In de rij voor slippers
zaterdag 31 mei 2008Ik vond dat er goede slippers moesten komen. Er was steeds geklaag over zere tenen, te snel afgesleten zolen, en ik besloot: dat hoeft niet meer. Dus fietsten we samen naar de goedeslipperwinkel, al had ik van tevoren enige moeite moeten doen om het zover te laten komen.
Het was druk voor de goedeslipperwinkel. Er stond een rij mensen. Ik dacht: dat zijn toeristen die met een gids de architectuur van het pandje bewonderen. Maar zo bijzonder was het pandje niet. We parkeerden de fietsen en een oude man liep op ons af. ‘Gaan jullie echt in de rij staan voor schoenen?’
Nog steeds wilde ik het niet geloven. Maar toen ik beter keek zag ik achter de winkeldeur iemand staan. Als een portier bij een uitgaansgelegenheid liet hij af en toe mensen uit, en dan mochten er weer een paar naar binnen. De rij wachtende mensen zag er niet ongeduldig uit, niet verrast, niet ‘hoe zijn wij hierin verzeild geraakt?’. Nee, ze praatten met elkaar, lachten, wachtten.

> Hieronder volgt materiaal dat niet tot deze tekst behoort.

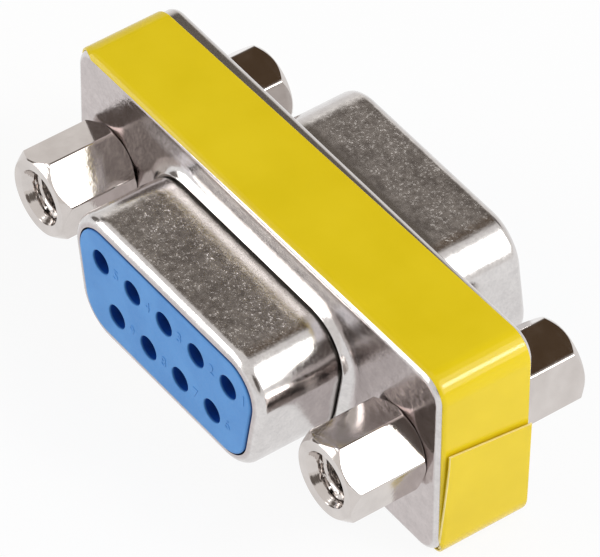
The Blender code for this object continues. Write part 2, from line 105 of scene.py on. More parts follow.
# Insulators
FACE_PROUD = 0.1
FACE_DEPTH = RIM_DEPTH + FACE_PROUD
FLANGE_OFFSET = 1.52
FLANGE_SEAT = PLATE_DEPTH - SHEET - FIT_GAP
NOSE_GAP = 0.09
NOSE_OFFSET = -RIM_RADIUS - RIM_LIP - NOSE_GAP
NOSE_ROUNDING = 0.12
JOINT_HALF_GAP = 0.02
ENTRY_RADIUS = 0.7
ENTRY_ROUNDING = 0.06
ENTRY_WALL = 0.8
ENTRY_OVERCUT = 0.5
BORE_RADIUS = 0.85
BORE_END = 2.525
SLOT_HALF_WIDTH = 0.2
SLOT_HALF_HEIGHT = 1.97
DIGIT_SIZE = 0.95
DIGIT_OFFSET = (1.36, 0.12)
DIGIT_PROUD = 0.028
DIGIT_SINK = 0.01
DIGIT_BEVEL = 0.012

# Jack sockets
JACK_X = 12.493
HEX_HALF_FLATS = 2.25
HEX_CORNER_ROUNDING = 0.14
HEX_MOUTH_RADIUS = 2.19
HEX_MOUTH_ANGLE = 50.0
HEX_SEAT_ANGLE = 40.0
HEX_SEAT_RUN = 0.02
HEX_SEAT_INSET = 0.03
HEX_EDGE_ROUNDING = 0.05
HEX_SEAT = PLATE_DEPTH + FIT_GAP
SCREW_LENGTH = 4.7
SCREW_MOUTH = HEX_SEAT + SCREW_LENGTH
NUT_LENGTH = 4.1
NUT_MOUTH = HEX_SEAT + NUT_LENGTH
THREAD_PITCH = 0.635
THREAD_MAJOR_RADIUS = 1.42
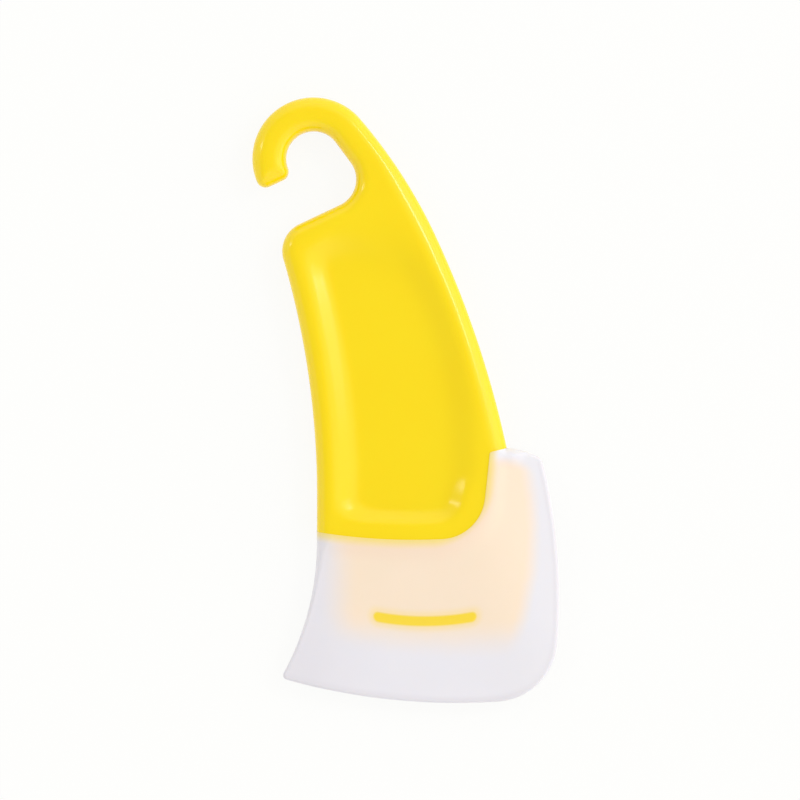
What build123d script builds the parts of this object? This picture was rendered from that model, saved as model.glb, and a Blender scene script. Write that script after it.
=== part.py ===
from build123d import *
from math import cos, radians, sin, sqrt
import os

# Two-shot moulded bowl scraper, lying flat: +Z is its thickness, +Y runs from the blade to the hook,
# and the origin is under the middle of its outline. Millimetres and degrees.
os.makedirs("parts", exist_ok=True)

# Overall size
overall_length = 128.4
overall_width = 65.0
handle_thickness = 8.0
edge_round = 3.2

# Hanging hook
hook_outer_radius = 13.0
hook_bar_width = 7.2
hook_lean = 40.7
hook_inner_lean = 36.5
hook_tip_angle = 215.2
hook_tip_slant = 4.0
hook_tip_round = 2.0
hook_inner_run = 12.6
neck_radius = 6.0

# Grip edges: the outer one bends in two arcs that meet at a join, the inner one is hollow
outer_join_setback = 38.9
outer_join_drop = 29.4
waist_setback = 13.7
waist_height = 44.0
grip_corner_setback = 5.0
grip_corner_drop = 29.2
grip_corner_radius = 6.3

# Shoulder, where the hard handle ends and the soft blade begins
shoulder_height = 34.7
shoulder_radius = 125.0
shoulder_low_setback = 34.0
shoulder_corner_radius = 9.5
shoulder_side_radius = 300.0
shoulder_side_setback = 16.8
notch_setback = 14.7
notch_drop = 0.9
notch_mouth_setback = 11.05
notch_root_radius = 0.6
notch_mouth_radius = 0.8

# Blade outline
blade_bottom_radius = 135.0
blade_side_radius = 122.0
blade_widest_height = 22.2
blade_corner_radius = 13.4
blade_top_height = 54.1
blade_top_radius = 16.0
blade_top_setback = 11.9
blade_top_corner_radius = 2.1
flare_height = 34.2
flare_radius = 58.4
flare_angle = 29.7
tip_radius = 1.0

# Blade thickness
blade_root_thickness = 7.5
lip_thickness = 1.2
bottom_run = 35.7
side_run = 16.8
crease_radius = 60.0

# Tongue inside the blade, and the rib that locates it
tongue_thickness = 2.6
tongue_left_margin = 1.7
tongue_side_margin = 4.6
tongue_bottom_margin = 12.5
tongue_top_margin = 3.0
tongue_top_angle = 120.0
tongue_corner_radius = 4.2
tongue_overlap = 4.0
rib_span = 19.7
rib_width = 2.0
rib_end_height = 18.3
rib_setback = 28.4
rib_bow_radius = 56.0

# Dished thumb panel on each face
dish_depth = 1.7
dish_wall_angle = 45.0
dish_left_margin = 5.3
dish_right_margin = 6.2
dish_bottom_margin = 3.5
dish_side_margin = 3.9
dish_top_drop = 24.7
dish_top_slope_drop = 5.5
dish_heel_radius = 9.5
dish_corner_radius = 5.0
dish_shoulder_radius = 14.0
dish_rim_radius = 1.5
dish_floor_radius = 2.5

# How far tool shapes reach past what they cut, and the share that marks a middle
overrun = 10.0
half_share = 0.5


def on_circle(centre, radius, angle):
    """The point at an angle, in degrees, on a circle."""
    return centre + Vector(cos(radians(angle)), sin(radians(angle))) * radius


def crossing(centre_a, radius_a, centre_b, radius_b, side):
    """The point where two circles cross, left (1) or right (-1) of the line between their centres."""
    span = centre_b - centre_a
    along = (span.length**2 + radius_a**2 - radius_b**2) / (2 * span.length)
    across = sqrt(radius_a**2 - along**2) * side
    unit = span.normalized()
    return centre_a + unit * along + Vector(-unit.Y, unit.X) * across


def between(start, end, share):
    """The size or point that lies a share of the way from one to another."""
    return start + (end - start) * share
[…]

‘Ik ben van 1928’, zei de oude man. ‘Ik heb in de oorlog voor brood in de rij moeten staan. Ik heb het allemaal meegemaakt.’ Hij schudde zijn hoofd. Zelf stond hij niet in de rij. Hij bekeek het schouwspel van de zijkant, verwonderde zich. Hij begreep het niet.
Wij ook niet. We pakten onze fiets weer en keken nog een keer verbaasd achterom.